A few years later, I ran into a priest who admitted to me that, yeah, he likes dick even though he knows the Word of God better than most people. He told me that every time he laid down with a man, he knew he was violating a lot of oaths and promises… but even he said that even though we’re all born into sin and God gave us the free will that allows us to sin, we’re all forgiven as long as we believe and, of course, accept Christ as our personal Savior. I was like, wow, ain’t that about a bitch? I thought that if a man of God, a Shepherd of the Flock can say something like this and has that special love for his fellow men, hmm, maybe this whole thing isn’t really as bad as they say it is. This priest told me, and in some very explicit detail, how and why he loved sex with men and how, early on, he had this conflict between his priestly duties and his undeniable need for cock but was learning how to not let it mess with him; he said that he could still follow his calling and spread the word to the masses… but he’d skip over any topic that had to do with homosexuality because, as even he said, if God didn’t want us to be this way, we wouldn’t be this way.

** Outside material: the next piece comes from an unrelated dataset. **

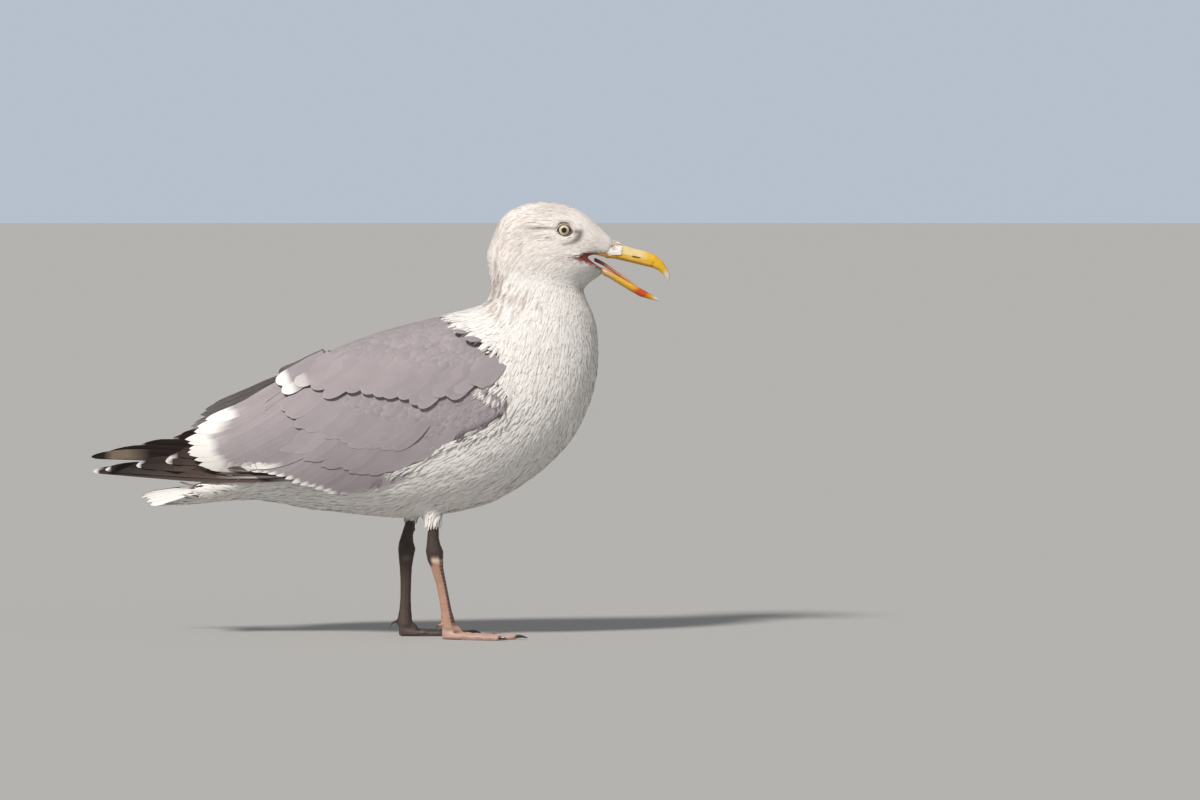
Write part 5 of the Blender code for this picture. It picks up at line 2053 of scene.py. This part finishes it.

We had five people in our church who wasn’t exactly straight two men, three women (not counting myself or my bisexual wife at the time) and, damn, to hear what the membership would say behind their backs was, honestly, about as un-Christian as anything could be. It was bigotry on a level that I’d not experienced before and, yeah, the hypocrisy was flowing like a river because I knew for a fact that some of the people who were condemning these five people straight to hell knew from personal experience why they should go to hell. It made me think, “What… you’re saying that they should go to hell for their sexual sins… but you’re not going because you had some of that yourself? What the fuck?”

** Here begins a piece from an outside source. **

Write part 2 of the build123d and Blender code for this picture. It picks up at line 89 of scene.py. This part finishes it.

There was a period of time where a lot of the dicks I was sucking or otherwise dealing with were attached to avid churchgoers. I’d ask them how they dealt with this stuff that, clearly, goes against what we believe in… and they had no concrete answers other than to say that they’ve made their peace with God about it and they’ve left it all in His hands – and the sex would either jump off or keep going or this discussion would happen after a lot of seed has been spilt. Indeed, it created a curious thing in my mind to know that the guy sucking my dick (or fucking my ass) was more into going to church than I ever was; a lot of weird shit would go through my mind when I was blowing them or watching my boner sliding into their butt because, okay, this is morally wrong… yet his faith – and my own – was very much intact. So we’re good… and not really? And, sure, as you can imagine, when you’re in the middle of getting your rocks off, you’re not going to spend a whole lot of time pondering this until well after the fact – and if you even bother to ponder it at all.

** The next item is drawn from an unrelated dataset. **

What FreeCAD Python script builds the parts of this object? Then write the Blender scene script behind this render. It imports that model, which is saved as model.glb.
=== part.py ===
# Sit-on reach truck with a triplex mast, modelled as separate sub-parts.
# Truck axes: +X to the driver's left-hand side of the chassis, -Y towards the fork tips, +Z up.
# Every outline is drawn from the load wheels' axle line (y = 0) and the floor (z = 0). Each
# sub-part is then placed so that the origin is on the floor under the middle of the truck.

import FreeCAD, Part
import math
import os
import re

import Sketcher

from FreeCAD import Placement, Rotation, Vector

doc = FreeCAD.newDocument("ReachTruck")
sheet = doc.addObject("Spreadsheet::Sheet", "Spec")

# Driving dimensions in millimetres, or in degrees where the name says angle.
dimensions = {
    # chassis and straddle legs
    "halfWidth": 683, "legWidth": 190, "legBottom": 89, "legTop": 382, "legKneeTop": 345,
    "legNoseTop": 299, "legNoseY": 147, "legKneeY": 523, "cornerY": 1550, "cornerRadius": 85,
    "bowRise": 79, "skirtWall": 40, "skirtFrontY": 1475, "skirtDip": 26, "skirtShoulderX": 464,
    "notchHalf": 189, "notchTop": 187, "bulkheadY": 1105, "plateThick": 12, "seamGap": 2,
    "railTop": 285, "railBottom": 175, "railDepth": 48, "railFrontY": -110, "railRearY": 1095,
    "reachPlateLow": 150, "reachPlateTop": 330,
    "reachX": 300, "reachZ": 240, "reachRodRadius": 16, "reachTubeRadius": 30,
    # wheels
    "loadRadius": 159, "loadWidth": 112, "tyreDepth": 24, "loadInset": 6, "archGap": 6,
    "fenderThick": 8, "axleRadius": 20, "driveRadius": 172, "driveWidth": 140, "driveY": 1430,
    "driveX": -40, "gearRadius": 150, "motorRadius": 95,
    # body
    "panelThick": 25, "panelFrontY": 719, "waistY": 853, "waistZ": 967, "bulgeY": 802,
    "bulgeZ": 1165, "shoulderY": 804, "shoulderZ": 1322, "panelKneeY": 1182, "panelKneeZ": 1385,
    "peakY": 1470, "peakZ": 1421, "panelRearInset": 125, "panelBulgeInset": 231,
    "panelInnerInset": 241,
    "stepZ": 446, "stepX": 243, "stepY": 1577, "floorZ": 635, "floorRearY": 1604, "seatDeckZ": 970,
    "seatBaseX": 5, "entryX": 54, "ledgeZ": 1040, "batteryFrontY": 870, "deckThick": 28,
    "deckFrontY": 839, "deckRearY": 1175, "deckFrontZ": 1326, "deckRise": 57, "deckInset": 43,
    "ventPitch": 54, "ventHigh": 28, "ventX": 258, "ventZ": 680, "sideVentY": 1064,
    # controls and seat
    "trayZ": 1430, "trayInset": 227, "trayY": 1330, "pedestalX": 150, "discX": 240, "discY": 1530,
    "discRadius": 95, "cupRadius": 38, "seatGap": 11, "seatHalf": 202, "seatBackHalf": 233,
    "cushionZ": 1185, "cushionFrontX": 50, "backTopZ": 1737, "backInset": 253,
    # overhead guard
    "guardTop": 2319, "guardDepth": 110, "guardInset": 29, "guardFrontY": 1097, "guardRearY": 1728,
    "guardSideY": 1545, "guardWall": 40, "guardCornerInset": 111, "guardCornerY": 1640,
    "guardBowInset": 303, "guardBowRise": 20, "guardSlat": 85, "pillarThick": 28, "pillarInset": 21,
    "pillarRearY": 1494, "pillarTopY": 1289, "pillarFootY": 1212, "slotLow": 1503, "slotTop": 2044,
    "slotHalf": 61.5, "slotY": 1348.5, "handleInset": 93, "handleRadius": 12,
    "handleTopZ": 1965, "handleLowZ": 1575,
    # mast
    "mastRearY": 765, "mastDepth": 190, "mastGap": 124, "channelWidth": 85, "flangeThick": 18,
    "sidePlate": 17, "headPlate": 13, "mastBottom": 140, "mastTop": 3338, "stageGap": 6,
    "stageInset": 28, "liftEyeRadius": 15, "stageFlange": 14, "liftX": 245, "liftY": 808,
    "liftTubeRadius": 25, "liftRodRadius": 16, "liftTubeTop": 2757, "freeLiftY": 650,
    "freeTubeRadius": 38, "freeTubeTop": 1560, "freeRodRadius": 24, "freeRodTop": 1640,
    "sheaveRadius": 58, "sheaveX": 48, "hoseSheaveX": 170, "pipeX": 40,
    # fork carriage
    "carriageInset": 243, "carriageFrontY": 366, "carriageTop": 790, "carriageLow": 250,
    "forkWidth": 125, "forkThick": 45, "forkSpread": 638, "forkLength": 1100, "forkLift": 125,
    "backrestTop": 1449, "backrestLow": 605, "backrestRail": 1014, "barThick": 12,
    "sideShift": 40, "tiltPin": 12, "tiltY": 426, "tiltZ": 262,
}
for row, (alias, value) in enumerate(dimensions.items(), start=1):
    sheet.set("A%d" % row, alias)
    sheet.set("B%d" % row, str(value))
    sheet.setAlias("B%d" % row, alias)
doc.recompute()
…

So what’s the deal here? Is God truly okay with this and it’s just his ministers of faith that are taking issue here? Most ministers I knew were really Old Testament about things and I’d often mess with them by pointing out that a lot of the admonishments were more Jewish/Hebrew than anything else – ah, man, you should have been there to see the looks I’d get! I’d ask them which is more important: Adhering by what the Bible has to say or having faith in God, which may or may not be the same things (depending on what and how you believe)? I learned that some ministers, um, didn’t want to discuss such things and probably because they really didn’t have the answer and if I called them out for having a pastoral rant about sexual sins, all they could do was point to whatever chapters/verses in the Old Testament and say that it’s a sin and the wages of sin is death – the usual dire warnings about not living your life the way God says you have to live it.
Ellen posted a link to a blog about sexuality and being a Christian written by someone else – https://bellaelena.wordpress.com/2015/02/03/youre-so-far-into-the-closet-youve-met-mr-tumnus-christianity-and-not-being-straight – and I liked what the author had to say for the most part. Religion is rife with homophobic bigotry and I’ve always thought that a lot of this has to do with the clear fact that being homosexual in any way doesn’t lend itself to the perpetuation of our species; if you weren’t doing the nasty in the prescribed way to make babies, well, at least in the Old Testament, that’ll get you put to death. And, yes, it stands to reason that having your life or your immortal soul threatened in such a way can be enough to make you fuck the way you’re supposed to… as opposed to the other ways you can get your rocks crushed. I felt that these admonishments were designed to stop people from following their sexual urges… and urges that didn’t necessarily have to do with dick meeting pussy.
You’re not supposed to do it like that… and there are people whose job it is to constantly remind us of this… but some of them are doing exactly what we’re taught not to do. I asked myself one day, “Is it just me or is there something inherently wrong with this?” And then I decided that I wasn’t going to be concerned about it anymore because I have no questions about my faith or my belief in God… and it served no purpose for me to immerse myself in the ongoing hypocrisy taking place in church because “do as I say, not as I do” doesn’t exactly cut the mustard when it comes to this particular thing. And life is what it is; we know that despite any religious leanings, we have to live our lives in the best way we can for as long as we can; as a bisexual, that includes getting all the pussy and dick I can get because these things are part of what makes my life worth living – and with the thought that if there is some kind of reckoning when I die and some kind of life after death, well, I’ll just have to deal with it when it happens.
Yeah, that might sound fucked up… but unless you’re an atheist, sure, you’re gonna wonder if, say, giving a blowjob and loving it is going to get you into serious trouble in the afterlife and I think we all have to find some way to “justify” our behavior in this when we’re taught that, let’s say, “Connie” being happy having sex with men and women is a very bad thing to do. I think that if we continue to believe and, at the least, keep our faith intact we’re good and more so if we don’t buy into the hypocrisy that runs rampant in religious circles. They really and seriously want us to believe and behave the way they want us to but the truth is that, nah, some of us ain’t buying into this method of controlling our lives and our sexual desires. Will we burn in hell? Maybe… but a lot of us also know and understand that if we do burn, it’ll be for good reason.